■ **Task**
Set down, exactly as written, only the lines starting with the one that holds "make_collar(collar_cloth)" and ending with the one that holds "FIRST_SEAM, LAST_SEAM = (0, 1), (-1, -2)".

■ **Given data**
---*---

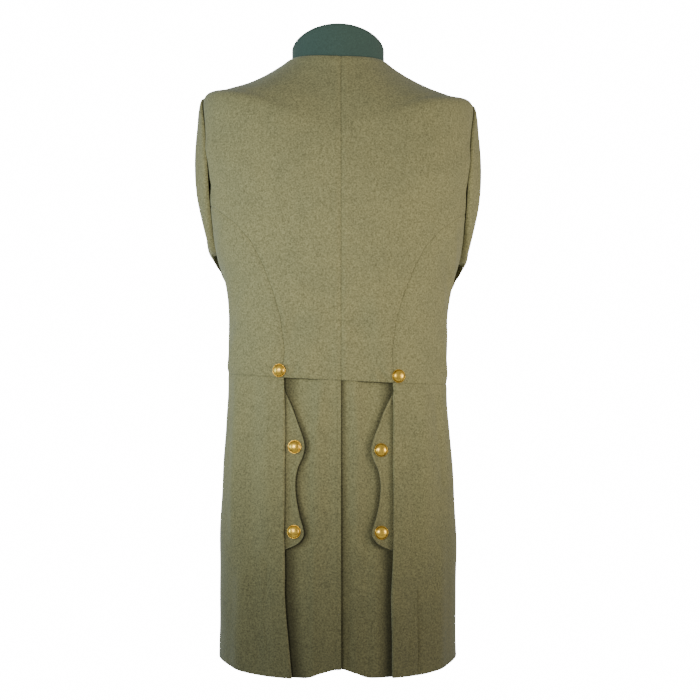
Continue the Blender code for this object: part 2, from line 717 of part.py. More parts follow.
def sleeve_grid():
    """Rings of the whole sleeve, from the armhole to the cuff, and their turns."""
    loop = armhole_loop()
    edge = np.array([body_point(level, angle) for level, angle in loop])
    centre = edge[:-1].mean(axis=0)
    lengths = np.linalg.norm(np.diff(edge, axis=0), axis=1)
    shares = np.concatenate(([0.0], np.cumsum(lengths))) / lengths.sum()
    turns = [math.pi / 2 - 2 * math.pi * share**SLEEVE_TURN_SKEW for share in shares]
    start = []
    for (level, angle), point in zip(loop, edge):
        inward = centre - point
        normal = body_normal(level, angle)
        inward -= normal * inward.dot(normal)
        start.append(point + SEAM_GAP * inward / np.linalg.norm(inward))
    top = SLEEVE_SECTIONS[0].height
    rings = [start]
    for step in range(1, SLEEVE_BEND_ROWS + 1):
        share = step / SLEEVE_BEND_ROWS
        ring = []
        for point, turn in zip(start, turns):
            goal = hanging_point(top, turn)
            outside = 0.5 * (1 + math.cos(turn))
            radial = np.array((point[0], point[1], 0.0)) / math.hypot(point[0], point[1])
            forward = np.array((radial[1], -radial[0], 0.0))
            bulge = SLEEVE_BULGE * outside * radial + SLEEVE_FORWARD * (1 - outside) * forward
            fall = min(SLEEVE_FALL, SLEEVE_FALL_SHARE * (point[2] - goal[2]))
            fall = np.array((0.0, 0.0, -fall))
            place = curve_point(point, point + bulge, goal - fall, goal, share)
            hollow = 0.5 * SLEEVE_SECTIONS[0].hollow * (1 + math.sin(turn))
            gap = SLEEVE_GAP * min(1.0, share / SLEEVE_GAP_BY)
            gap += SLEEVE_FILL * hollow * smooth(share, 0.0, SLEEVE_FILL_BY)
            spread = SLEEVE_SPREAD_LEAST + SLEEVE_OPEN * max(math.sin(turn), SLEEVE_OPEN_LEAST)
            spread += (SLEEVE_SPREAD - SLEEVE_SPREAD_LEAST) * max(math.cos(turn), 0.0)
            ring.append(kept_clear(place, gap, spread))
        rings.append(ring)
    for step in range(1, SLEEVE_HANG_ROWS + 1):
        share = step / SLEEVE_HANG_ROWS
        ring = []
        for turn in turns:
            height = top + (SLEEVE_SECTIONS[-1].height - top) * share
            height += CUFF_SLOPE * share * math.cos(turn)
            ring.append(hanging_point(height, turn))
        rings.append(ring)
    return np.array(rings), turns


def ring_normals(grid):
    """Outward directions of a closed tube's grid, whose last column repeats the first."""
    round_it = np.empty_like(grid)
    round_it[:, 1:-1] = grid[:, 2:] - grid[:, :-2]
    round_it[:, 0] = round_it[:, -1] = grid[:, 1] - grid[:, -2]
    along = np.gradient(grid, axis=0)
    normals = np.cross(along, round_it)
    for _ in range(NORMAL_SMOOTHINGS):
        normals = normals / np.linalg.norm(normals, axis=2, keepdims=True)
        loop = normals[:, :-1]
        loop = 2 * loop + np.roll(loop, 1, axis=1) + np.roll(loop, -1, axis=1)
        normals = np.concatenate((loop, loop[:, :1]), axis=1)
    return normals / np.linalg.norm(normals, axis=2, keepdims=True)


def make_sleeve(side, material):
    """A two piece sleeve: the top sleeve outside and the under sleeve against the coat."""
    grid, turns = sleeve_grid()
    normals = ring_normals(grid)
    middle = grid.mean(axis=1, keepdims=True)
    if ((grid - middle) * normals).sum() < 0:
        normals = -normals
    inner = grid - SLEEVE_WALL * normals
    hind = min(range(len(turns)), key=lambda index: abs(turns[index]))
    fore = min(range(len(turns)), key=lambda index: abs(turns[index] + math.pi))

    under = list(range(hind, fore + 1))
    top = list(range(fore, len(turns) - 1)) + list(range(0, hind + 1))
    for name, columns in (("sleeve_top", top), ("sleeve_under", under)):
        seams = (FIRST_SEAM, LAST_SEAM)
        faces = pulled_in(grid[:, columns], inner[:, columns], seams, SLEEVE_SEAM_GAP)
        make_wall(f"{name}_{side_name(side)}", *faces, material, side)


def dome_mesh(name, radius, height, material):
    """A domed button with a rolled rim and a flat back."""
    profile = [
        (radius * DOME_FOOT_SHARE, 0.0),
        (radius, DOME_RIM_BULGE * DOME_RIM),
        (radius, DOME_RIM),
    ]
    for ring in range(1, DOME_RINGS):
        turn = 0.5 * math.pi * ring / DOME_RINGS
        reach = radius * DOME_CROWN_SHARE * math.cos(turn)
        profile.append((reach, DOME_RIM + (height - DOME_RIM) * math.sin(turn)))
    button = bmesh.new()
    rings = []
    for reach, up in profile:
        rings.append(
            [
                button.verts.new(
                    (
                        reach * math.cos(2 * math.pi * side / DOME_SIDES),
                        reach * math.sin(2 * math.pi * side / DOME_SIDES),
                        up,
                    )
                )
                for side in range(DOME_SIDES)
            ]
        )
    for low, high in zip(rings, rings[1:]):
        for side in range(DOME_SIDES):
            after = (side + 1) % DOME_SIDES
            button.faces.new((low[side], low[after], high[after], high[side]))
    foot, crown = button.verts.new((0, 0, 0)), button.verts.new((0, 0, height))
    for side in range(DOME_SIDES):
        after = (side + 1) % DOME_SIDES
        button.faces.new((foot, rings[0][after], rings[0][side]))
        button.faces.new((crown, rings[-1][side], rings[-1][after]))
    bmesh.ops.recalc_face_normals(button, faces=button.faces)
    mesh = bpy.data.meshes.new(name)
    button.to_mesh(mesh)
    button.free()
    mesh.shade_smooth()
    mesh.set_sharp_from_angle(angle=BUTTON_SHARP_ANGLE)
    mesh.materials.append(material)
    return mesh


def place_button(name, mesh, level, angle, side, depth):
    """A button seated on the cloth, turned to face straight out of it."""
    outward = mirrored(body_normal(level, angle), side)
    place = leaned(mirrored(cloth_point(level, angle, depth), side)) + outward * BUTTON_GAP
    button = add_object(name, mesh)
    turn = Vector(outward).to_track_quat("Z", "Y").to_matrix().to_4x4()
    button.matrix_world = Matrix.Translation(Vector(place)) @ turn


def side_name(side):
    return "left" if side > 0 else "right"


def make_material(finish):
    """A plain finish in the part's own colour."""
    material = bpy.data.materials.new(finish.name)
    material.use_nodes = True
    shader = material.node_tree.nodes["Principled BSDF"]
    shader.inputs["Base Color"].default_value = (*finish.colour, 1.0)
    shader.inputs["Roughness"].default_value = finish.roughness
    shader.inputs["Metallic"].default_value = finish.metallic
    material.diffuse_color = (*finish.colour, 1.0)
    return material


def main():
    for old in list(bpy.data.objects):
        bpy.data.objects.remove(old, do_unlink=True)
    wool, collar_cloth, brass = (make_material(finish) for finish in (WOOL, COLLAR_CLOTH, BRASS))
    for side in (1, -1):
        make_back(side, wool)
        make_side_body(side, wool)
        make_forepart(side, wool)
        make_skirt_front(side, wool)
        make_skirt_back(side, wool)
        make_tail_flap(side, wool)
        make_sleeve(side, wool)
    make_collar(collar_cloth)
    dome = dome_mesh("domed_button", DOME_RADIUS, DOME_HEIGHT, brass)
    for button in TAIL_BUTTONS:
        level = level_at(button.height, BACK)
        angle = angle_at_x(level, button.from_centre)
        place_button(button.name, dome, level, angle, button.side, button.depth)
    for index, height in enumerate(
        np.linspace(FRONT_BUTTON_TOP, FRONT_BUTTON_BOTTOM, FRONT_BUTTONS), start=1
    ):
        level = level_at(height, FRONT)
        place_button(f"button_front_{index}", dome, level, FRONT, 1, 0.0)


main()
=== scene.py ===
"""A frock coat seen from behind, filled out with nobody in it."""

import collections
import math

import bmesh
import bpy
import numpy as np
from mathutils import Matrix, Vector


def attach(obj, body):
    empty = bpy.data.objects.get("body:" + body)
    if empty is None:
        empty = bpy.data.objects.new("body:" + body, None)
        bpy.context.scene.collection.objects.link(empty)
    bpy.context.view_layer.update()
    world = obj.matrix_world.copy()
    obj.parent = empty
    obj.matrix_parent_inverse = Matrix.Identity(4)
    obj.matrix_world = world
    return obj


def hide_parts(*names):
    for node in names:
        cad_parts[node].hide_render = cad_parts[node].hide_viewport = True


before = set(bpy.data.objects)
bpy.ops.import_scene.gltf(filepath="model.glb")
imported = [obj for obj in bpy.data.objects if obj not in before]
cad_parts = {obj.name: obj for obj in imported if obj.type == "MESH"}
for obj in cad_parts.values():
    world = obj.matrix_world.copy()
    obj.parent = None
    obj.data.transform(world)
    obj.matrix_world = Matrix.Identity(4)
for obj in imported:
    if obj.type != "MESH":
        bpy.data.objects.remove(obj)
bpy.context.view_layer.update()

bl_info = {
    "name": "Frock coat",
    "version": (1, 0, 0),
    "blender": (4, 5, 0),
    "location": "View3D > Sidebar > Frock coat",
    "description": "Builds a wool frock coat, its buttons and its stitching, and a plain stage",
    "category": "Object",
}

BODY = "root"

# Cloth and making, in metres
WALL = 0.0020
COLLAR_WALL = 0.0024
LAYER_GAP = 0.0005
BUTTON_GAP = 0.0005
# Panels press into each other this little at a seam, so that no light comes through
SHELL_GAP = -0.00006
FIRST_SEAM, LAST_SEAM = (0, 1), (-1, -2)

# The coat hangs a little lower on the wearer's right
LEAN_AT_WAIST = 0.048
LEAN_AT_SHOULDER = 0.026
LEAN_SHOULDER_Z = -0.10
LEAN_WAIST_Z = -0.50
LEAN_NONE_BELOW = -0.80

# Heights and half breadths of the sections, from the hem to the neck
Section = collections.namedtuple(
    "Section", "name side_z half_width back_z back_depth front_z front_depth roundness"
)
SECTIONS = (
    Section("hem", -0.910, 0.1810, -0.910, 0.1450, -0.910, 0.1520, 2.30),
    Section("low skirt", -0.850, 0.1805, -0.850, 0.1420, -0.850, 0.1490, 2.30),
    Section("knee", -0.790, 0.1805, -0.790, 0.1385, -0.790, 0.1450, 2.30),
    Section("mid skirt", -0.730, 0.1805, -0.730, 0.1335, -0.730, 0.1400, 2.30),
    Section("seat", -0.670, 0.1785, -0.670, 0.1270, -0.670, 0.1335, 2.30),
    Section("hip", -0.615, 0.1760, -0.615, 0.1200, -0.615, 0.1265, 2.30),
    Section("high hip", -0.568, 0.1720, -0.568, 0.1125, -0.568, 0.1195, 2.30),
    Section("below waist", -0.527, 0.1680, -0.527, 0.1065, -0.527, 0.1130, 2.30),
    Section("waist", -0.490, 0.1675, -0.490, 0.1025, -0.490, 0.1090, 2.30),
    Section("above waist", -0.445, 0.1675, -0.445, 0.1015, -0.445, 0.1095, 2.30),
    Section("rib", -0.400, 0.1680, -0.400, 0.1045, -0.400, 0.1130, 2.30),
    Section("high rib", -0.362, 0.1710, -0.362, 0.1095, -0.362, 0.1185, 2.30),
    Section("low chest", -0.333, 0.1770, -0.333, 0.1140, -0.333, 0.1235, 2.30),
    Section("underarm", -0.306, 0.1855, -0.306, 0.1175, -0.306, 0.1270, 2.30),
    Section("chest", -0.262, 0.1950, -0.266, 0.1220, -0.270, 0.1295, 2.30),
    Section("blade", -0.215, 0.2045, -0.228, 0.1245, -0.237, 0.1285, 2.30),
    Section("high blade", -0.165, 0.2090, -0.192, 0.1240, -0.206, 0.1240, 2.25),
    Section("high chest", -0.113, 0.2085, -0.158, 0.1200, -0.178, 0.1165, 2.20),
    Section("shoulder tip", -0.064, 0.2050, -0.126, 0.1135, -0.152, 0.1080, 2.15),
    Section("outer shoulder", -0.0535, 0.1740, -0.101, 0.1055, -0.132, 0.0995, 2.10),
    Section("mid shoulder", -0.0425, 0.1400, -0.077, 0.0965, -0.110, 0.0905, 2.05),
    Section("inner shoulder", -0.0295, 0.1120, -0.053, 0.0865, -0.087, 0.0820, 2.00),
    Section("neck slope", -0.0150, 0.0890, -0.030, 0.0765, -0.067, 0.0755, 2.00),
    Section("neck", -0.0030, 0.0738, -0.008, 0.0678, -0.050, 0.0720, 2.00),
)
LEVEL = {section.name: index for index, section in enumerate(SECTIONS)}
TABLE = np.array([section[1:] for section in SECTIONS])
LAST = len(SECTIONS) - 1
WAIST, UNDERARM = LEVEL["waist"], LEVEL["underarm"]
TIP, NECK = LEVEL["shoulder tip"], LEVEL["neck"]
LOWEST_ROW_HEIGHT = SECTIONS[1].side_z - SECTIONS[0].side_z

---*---

■ **Solution for this exercise**
    make_collar(collar_cloth)
    dome = dome_mesh("domed_button", DOME_RADIUS, DOME_HEIGHT, brass)
    for button in TAIL_BUTTONS:
        level = level_at(button.height, BACK)
        angle = angle_at_x(level, button.from_centre)
        place_button(button.name, dome, level, angle, button.side, button.depth)
    for index, height in enumerate(
        np.linspace(FRONT_BUTTON_TOP, FRONT_BUTTON_BOTTOM, FRONT_BUTTONS), start=1
    ):
        level = level_at(height, FRONT)
        place_button(f"button_front_{index}", dome, level, FRONT, 1, 0.0)


main()
=== scene.py ===
"""A frock coat seen from behind, filled out with nobody in it."""

import collections
import math

import bmesh
import bpy
import numpy as np
from mathutils import Matrix, Vector


def attach(obj, body):
    empty = bpy.data.objects.get("body:" + body)
    if empty is None:
        empty = bpy.data.objects.new("body:" + body, None)
        bpy.context.scene.collection.objects.link(empty)
    bpy.context.view_layer.update()
    world = obj.matrix_world.copy()
    obj.parent = empty
    obj.matrix_parent_inverse = Matrix.Identity(4)
    obj.matrix_world = world
    return obj


def hide_parts(*names):
    for node in names:
        cad_parts[node].hide_render = cad_parts[node].hide_viewport = True


before = set(bpy.data.objects)
bpy.ops.import_scene.gltf(filepath="model.glb")
imported = [obj for obj in bpy.data.objects if obj not in before]
cad_parts = {obj.name: obj for obj in imported if obj.type == "MESH"}
for obj in cad_parts.values():
    world = obj.matrix_world.copy()
    obj.parent = None
    obj.data.transform(world)
    obj.matrix_world = Matrix.Identity(4)
for obj in imported:
    if obj.type != "MESH":
        bpy.data.objects.remove(obj)
bpy.context.view_layer.update()

bl_info = {
    "name": "Frock coat",
    "version": (1, 0, 0),
    "blender": (4, 5, 0),
    "location": "View3D > Sidebar > Frock coat",
    "description": "Builds a wool frock coat, its buttons and its stitching, and a plain stage",
    "category": "Object",
}

BODY = "root"

# Cloth and making, in metres
WALL = 0.0020
COLLAR_WALL = 0.0024
LAYER_GAP = 0.0005
BUTTON_GAP = 0.0005
# Panels press into each other this little at a seam, so that no light comes through
SHELL_GAP = -0.00006
FIRST_SEAM, LAST_SEAM = (0, 1), (-1, -2)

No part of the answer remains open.